More on the DC No-tionals: As expected, Major League Baseball rejected the DC Council's modified stadium financing proposal, putting the Expos/Nationals back into the realm of uncertainty. In the comments to yesterday's post, Mike correctly wonders how such an important vote could have come so late in the process. In DC, Mike Wilbon echoes this sentiment, while also noting that despite all of the political rhetoric, the nation's capital is still baseball-crazy. Thomas Boswell continues his sharp criticism of the DC Council and poses a good hypothetical: what if it were baseball trying to change the terms of the deal at the last minute? One expects that people in DC and elsewhere would not be too happy with this type of negotiation. But Prof. Sauer thinks that when this is all over, Mayor Williams and Commissioner Selig may wind up being the villains anyway. He also links to Off Wing, which has some excellent coverage of this issue.

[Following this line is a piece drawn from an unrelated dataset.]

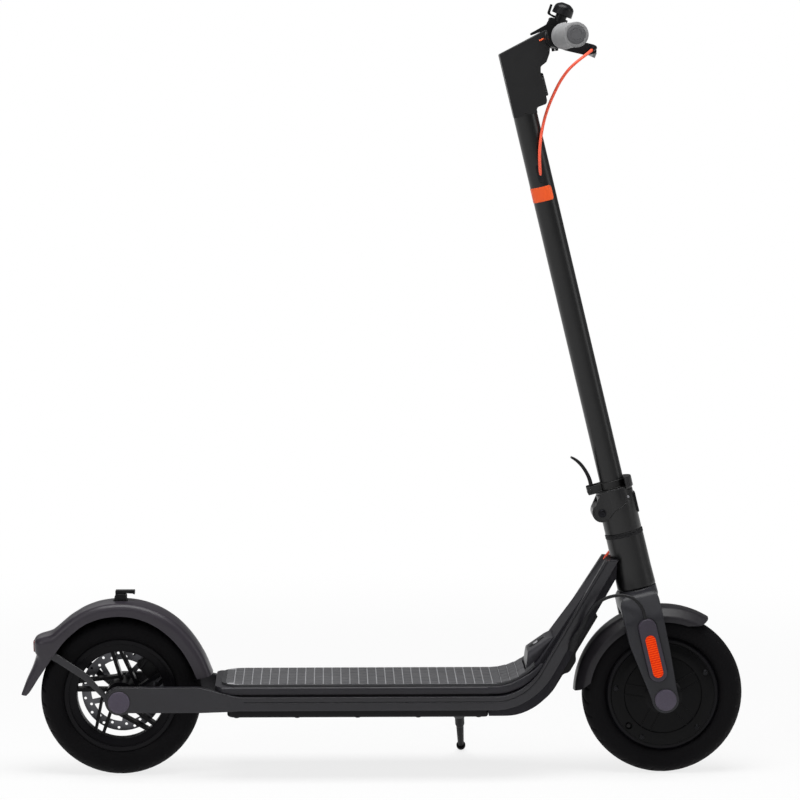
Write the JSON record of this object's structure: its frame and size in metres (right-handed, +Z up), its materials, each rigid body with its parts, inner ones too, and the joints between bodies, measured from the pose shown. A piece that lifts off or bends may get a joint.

Baseball is often the villain, but it seems to me that it was handed a raw deal in this case. The league really was not that interested in bringing a team back to the capital, due to the multiple failures in the past and the intense opposition from Peter Angelos and the Baltimore Orioles. However, MLB agreed to bring the team there because it would receive something it found beneficial: a publicly-financed stadium that would help the team find an owner (something that has been missing for two years). If DC had been upfront about not financing the stadium, then the Washington Nationals would never have come to be in the first place. You can blame Mayor Williams for not securing political support, or the DC Council for holding back its intense opposition until the 11th hour, but it seems unfair to blame baseball. After all, Selig was not negotiating with an unintelligent party with no resources. The deal was struck with a city and a mayor that should have known what they were getting into.